Wyoming Republican Liz Cheney, the vice chair of the House Jan. 6 committee and an outspoken critic of Donald Trump, delivered a searing rebuke of the former president on Wednesday, calling him a “dangerous and irrational man” and said that Republicans must choose between loyalty to him, or to the U.S. Constitution.


What You Need To Know

  • In a speech to her fellow Republicans at the Ronald Reagan Presidential Library Wednesday night, Wyoming Republican Liz Cheney delivered a searing rebuke of former President Donald Trump

  • Cheney charged that Trump is a "dangerous and irrational man" and Republicans must "choose" between loyalty to Trump and to the U.S. Constitution

  • The Wyoming Republican is set to debate her primary opponents on Thursday, including a Trump-backed challenger

  • Separately, Cheney told ABC News that she is "confident" in testimony delivered to the Jan. 6 panel this week by former Trump White House aide Cassidy Hutchinson

“We are confronting a domestic threat that we have never faced before, and that is a former President who is attempting to unravel the foundations of our constitutional Republic,” Cheney said at the Ronald Reagan Presidential Library in Simi Valley, California, on Wednesday night. 

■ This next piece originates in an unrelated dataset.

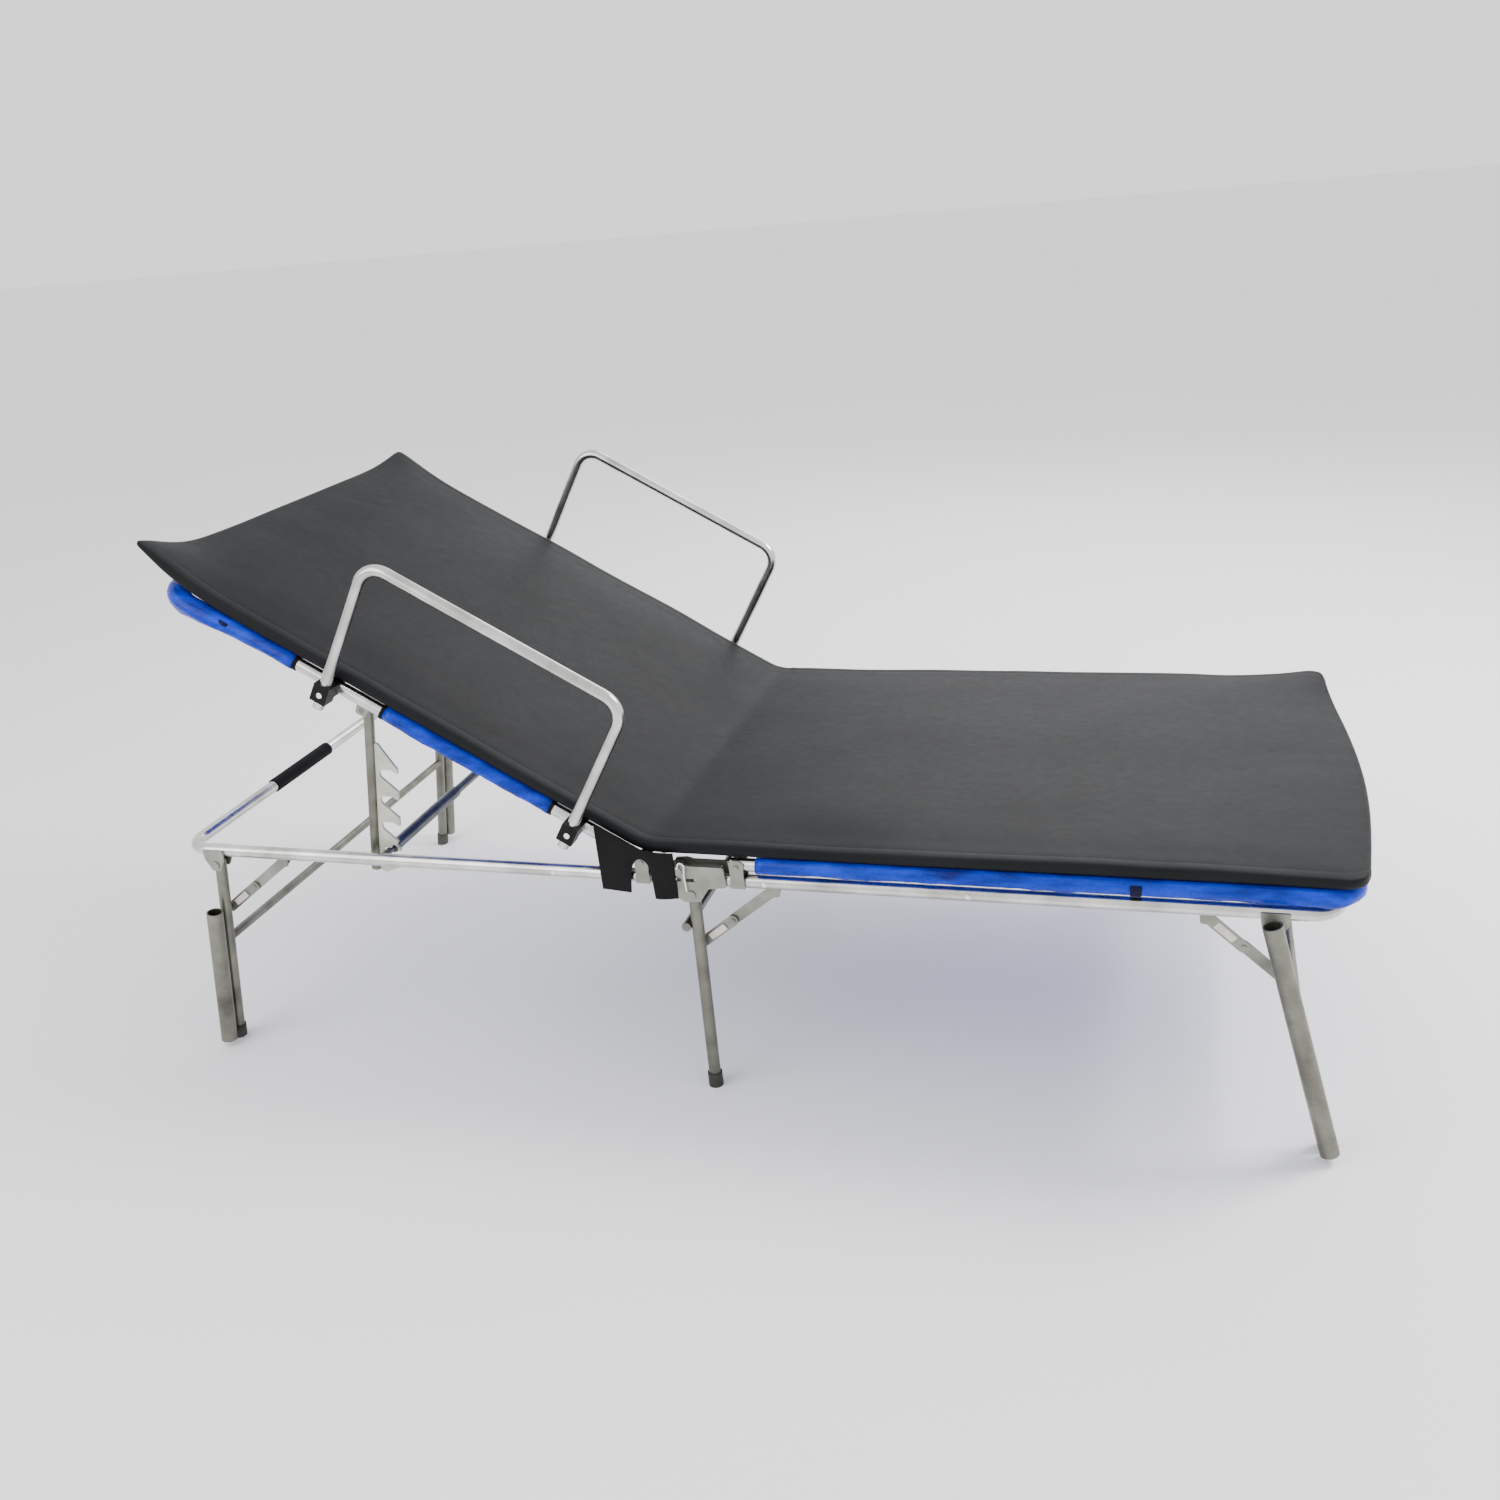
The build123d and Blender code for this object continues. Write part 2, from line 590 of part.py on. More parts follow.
def build():
    parts = {
        "foot_rail": base_rail(1, RAIL_GAP_FOOT),
        "head_rail": base_rail(-1, RAIL_GAP_HEAD),
        "hip_gussets": hip_gussets(),
        "hip_pins": bolts(HINGE_X, HINGE_Z),
        "hip_clips": hairpin_clips(),
        "head_ears": head_ears(),
        "foot_deck": drilled(u_frame(DECK_START, DECK_END, DECK_Z), BRACKET_X, DECK_Z, RIVET_R + SEAT),
        "foot_brackets": tube_brackets(1),
        "backrest_brackets": tube_brackets(-1),
        "backrest_frame": on_backrest(drilled(u_frame(BACK_TAIL, -BACK_END, 0), 0, 0, RIVET_R + RUN)),
        "fabric_foot": fabric_foot(),
        "fabric_back": fabric_back(),
        "fabric_bindings": bindings(),
        "mat_foot": mat_foot(),
        "mat_back": mat_back(),
        "mat_hip": mat_hip(),
        "carry_grip": carry_grip(),
        "rack_lugs": rack_lugs(),
        "rack_posts": rack_posts(),
        "rack_plates": rack_plates(),
        "rack_rod": rack_rod(),
        "rack_bar": rack_bar(),
    }
    for word, side in SIDES.items():
        parts[f"handrail_{word}"] = handrail(side)
        for number, s in enumerate(CLAMP_S, 1):
            parts[f"clamp_{word}_{number}"] = clamp(side, s)
    for name in LEGS:
        parts[f"{name}_leg_bolts"] = bolts(LEGS[name][0], LEG_PIVOT_Z)
        parts[f"{name}_leg_bar"] = leg_bar(name)
        parts[f"{name}_feet"] = feet(name)
        parts[f"{name}_brace_lugs"] = brace_lugs(name)
        parts[f"{name}_upper_links"] = upper_links(name)
        parts[f"{name}_lower_links"] = lower_links(name)
        for word, side in SIDES.items():
            parts[f"{name}_leg_{word}"] = leg(name, side)
    for name in SOCKET_TOP:
        parts[f"{name}_gussets"] = leg_gussets(name)
        for word, side in SIDES.items():
            parts[f"{name}_socket_{word}"] = socket(name, side)
    return parts


os.makedirs("parts", exist_ok=True)
for node, shape in build().items():
    export_step(Pos(HIP_X, 0, 0) * shape, f"parts/{node}.step")
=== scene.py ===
import json
import math
import bpy
import numpy as np
from mathutils import Matrix, Vector, noise


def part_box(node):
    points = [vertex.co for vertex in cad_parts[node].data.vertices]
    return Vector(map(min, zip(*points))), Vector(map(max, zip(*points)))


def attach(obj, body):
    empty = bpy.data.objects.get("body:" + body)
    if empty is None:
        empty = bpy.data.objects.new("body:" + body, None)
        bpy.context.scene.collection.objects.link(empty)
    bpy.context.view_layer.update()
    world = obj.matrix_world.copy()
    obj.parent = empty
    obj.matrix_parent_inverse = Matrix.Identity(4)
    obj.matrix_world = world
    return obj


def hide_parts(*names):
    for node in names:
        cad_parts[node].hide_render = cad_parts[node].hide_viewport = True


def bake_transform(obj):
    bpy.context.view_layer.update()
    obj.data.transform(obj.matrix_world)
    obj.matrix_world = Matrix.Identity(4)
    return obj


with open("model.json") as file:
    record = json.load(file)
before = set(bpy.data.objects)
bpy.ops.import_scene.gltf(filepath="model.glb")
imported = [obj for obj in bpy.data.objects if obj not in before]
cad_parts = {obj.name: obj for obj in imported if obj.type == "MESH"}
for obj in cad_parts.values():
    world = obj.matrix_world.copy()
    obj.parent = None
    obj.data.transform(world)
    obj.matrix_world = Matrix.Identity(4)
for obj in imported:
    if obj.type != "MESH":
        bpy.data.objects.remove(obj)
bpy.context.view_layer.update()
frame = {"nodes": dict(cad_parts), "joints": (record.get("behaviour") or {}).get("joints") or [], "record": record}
nodes = frame["nodes"]
joints = {j["name"]: j for j in frame["joints"]}
sides = {"left": 1, "right": -1}

# places on the cot, all read from the frame
hipX = joints["mid_legs_fold"]["pos_m"][0]
backPivot = Vector(joints["backrest_tilt"]["pos_m"])
backAngle = math.radians(-joints["backrest_tilt"]["range_deg"][0])
deckLow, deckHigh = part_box("foot_deck")
tubeR = (deckHigh.z - deckLow.z) / 2
deckZ = backPivot.z
railY = deckHigh.y - tubeR
clothFootLow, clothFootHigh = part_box("fabric_foot")
sleeveR = clothFootHigh.y - railY
matLow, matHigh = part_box("mat_foot")
railLow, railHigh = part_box("foot_rail")
railZ = (railLow.z + railHigh.z) / 2
along = Vector((-math.cos(backAngle), 0, math.sin(backAngle)))
above = Vector((math.sin(backAngle), 0, math.cos(backAngle)))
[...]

“He is aided by Republican leaders and elected officials who have made themselves willing hostages to this dangerous and irrational man,” the Wyoming Republican told the crowd. “Even after all we’ve seen, they’re enabling his lies.”

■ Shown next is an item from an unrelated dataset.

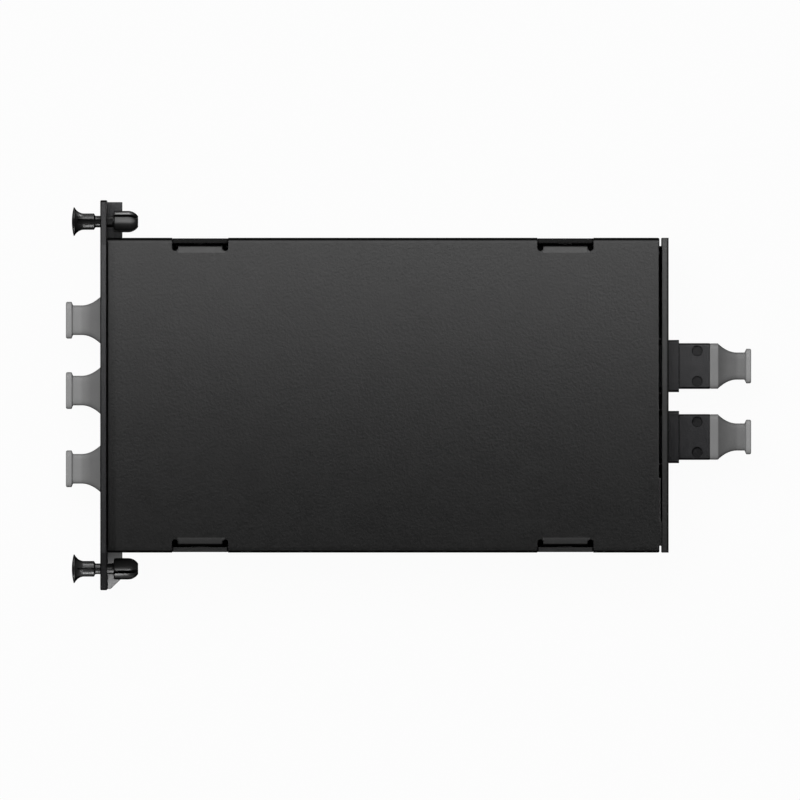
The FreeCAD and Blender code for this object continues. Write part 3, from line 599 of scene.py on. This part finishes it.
# ---- Black cards ----
# They only show in the gloss, where they keep the white floor and the lamps off the black faces. Some stand
# around the part, one hangs over the left latch, and the rest lie under the part.
WALL_CARDS = {  # (x, y) of one foot, (x, y) of the other, height of the top
    "left": ((0.014, 0.062), (0.200, 0.062), 0.0165),
    "right": ((0.014, -0.062), (0.200, -0.062), 0.0165),
    "rear": ((0.200, 0.062), (0.200, -0.062), 0.0165),
    "right_latch": ((-0.030, -0.064), (0.014, -0.064), -0.002),
    "front": ((-0.030, 0.064), (-0.030, -0.064), 0.014)}
MAT_Z = floor_z + 0.0005
LEVEL_CARDS = {  # range of x, range of y, height
    "over_left_latch": ((-0.030, 0.0012), (0.0435, 0.0545), 0.012),
    "under_box": ((0.012, 0.200), (-0.062, 0.062), MAT_Z),
    "under_panel": ((-0.030, 0.012), (-0.064, 0.047), MAT_Z),
    "under_left_head": ((-0.030, -0.002), (0.047, 0.064), MAT_Z)}
card_black = bpy.data.materials.new("flag_black")
card_black.use_nodes = True
card_shader = card_black.node_tree.nodes["Principled BSDF"]
card_shader.inputs["Base Color"].default_value = (0, 0, 0, 1)
card_shader.inputs["Specular IOR Level"].default_value = 0


def black_card(name, corners):
    """A card that only shows in the gloss. corners are its four corners in order."""
    mesh = bpy.data.meshes.new("flag_" + name)
    mesh.from_pydata(corners, [], [(0, 1, 2, 3)])
    card = bpy.data.objects.new("flag_" + name, mesh)
    bpy.context.scene.collection.objects.link(card)
    card.data.materials.append(card_black)
    for ray in ("camera", "diffuse", "transmission", "volume_scatter", "shadow"):
        setattr(card, "visible_" + ray, False)


for name, (start, end, height) in WALL_CARDS.items():
    black_card(name, [(*start, floor_z), (*end, floor_z), (*end, height), (*start, height)])
for name, ((x0, x1), (y0, y1), z) in LEVEL_CARDS.items():
    black_card(name, [(x0, y0, z), (x1, y0, z), (x1, y1, z), (x0, y1, z)])


# ---- Camera ----
# Straight above the cover, through a very long lens, so that upright faces are hardly seen.
VIEW_WIDTH = 0.2236  # what the view takes in at the cover's height
VIEW_MIDDLE = (0.08207, -0.00134)
camera_data = bpy.data.cameras.new("camera")
camera_data.lens = 1500
camera_data.sensor_width = 36
camera = bpy.data.objects.new("camera", camera_data)
camera.location = (*VIEW_MIDDLE, cover_high.z + VIEW_WIDTH * camera_data.lens / camera_data.sensor_width)
bpy.context.scene.collection.objects.link(camera)
bpy.context.scene.camera = camera
bpy.context.scene.view_settings.view_transform = "Standard"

“We have to choose, because Republicans cannot both be loyal to Donald Trump and loyal to the Constitution,” she said to applause from the crowd.

The speech comes as Cheney, one of just two Republicans on the House committee investigating the Jan. 6 attack, is set to debate her primary opponents in her home state of Wyoming on Thursday, including Trump-backed challenger Harriet Hageman. 

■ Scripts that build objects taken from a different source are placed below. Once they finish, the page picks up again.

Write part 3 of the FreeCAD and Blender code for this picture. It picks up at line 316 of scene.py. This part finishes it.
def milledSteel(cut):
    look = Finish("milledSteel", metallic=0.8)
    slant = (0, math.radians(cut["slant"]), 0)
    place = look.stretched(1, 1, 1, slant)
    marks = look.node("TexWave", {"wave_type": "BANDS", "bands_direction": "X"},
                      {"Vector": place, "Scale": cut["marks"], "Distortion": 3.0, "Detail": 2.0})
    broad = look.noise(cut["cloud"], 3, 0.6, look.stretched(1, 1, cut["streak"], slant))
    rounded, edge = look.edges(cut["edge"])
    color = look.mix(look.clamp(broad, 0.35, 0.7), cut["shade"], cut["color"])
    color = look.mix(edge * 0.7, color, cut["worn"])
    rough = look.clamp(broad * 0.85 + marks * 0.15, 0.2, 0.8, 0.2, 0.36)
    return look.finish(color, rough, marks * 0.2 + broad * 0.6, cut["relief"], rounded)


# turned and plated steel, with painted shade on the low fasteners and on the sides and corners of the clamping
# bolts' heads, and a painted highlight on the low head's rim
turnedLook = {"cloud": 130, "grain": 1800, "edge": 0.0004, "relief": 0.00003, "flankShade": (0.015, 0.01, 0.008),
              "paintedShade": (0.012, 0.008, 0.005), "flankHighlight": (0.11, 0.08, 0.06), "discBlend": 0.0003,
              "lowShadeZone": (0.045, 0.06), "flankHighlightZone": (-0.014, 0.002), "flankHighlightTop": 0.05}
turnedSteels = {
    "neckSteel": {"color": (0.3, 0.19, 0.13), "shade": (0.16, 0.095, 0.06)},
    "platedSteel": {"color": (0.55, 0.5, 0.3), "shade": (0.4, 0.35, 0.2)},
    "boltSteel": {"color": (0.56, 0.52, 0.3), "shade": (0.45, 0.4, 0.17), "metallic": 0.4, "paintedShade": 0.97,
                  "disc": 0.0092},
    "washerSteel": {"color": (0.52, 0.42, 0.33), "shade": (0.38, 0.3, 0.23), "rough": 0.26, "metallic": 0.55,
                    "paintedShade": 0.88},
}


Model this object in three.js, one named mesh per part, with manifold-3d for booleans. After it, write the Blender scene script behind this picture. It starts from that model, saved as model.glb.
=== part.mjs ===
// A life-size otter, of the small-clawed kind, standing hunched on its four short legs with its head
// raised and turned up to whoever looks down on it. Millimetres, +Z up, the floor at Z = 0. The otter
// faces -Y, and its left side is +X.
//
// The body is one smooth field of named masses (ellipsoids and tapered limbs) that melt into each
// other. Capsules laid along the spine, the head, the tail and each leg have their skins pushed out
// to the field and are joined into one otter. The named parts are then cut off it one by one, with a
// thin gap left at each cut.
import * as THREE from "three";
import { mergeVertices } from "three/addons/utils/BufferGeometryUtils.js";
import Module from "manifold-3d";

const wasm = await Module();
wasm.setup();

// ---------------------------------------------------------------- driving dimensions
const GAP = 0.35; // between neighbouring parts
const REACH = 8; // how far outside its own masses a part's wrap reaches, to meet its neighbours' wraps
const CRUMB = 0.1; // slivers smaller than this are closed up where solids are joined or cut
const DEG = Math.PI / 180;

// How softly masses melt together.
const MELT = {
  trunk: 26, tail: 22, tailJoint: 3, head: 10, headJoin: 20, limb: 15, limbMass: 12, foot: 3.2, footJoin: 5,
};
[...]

The debate, hosted by the state’s PBS affiliate, will be closed to the public for security reasons.

Cheney has faced backlash from her own party for her full-throated opposition to Trump, including removal from her leadership role in the House GOP caucus and censure from the state’s Republican Party.

She acknowledged Wednesday that while it might make an “easier path” to ignore “the threat posed by Donald Trump,” she could not do so — and implored her fellow Republicans to do the same.

“No party and no people and no nation can defend and perpetuate a constitutional republic if they accept a leader who's gone to war with the rule of law, with the democratic process, or with a peaceful transition of power, with the Constitution itself,” she said. 

The speech also came one day after former White House aide Cassidy Hutchinson delivered explosive testimony before the Jan. 6 panel, detailing that Trump dismissed warnings about armed protesters and desperately attempted to join his supporters as they marched on the Capitol ahead of the deadly insurrection.

Amid some pushback related to her statements, Cheney told ABC News’ “This Week” that she is “confident” in Hutchinson’s credibility and testimony.

"I am absolutely confident in her credibility,” Cheney said in an interview with “This Week” co-anchor Jonathan Karl. "I'm confident in her testimony.”

Cheney said in her speech Wednesday night that “as the full picture is coming into view” through the Jan. 6 panel’s work, “it has become clear that the efforts Donald Trump oversaw and engaged in were even more chilling and threatening than we imagined.”

But, she said, she has “been incredibly moved by the young women, some of whom worked on the Trump campaign, some in the Trump White House, some as staffers on the Hill, who knew immediately that what happened on Jan. 6 must never happen again.”

Cheney praised Hutchinson’s “bravery and patriotism” in her testimony Tuesday, saying her actions were “awesome to behold.”

“Her superiors — men many years older — a number of them are hiding behind executive privilege, anonymity and intimidation,” Cheney said of Hutchinson, adding that “little girls all across this great nation are seeing what it really means to love this country and what it really means to be a patriot.”

Cheney made an appeal to her fellow Republicans, saying that they must unite against threats to American democracy.

“We should work to build a future where we remember that, despite our differences, we are all Americans,” Cheney said. “Where our political battles and disagreements are intense, but where we do our best not to descend into vitriolic partisan attack.”

“But this time, this moment in our history, demands more,” she added. “We cannot let ourselves be torn apart. That is what our enemies hope for. We stand at the edge of an abyss, and we must pull back.”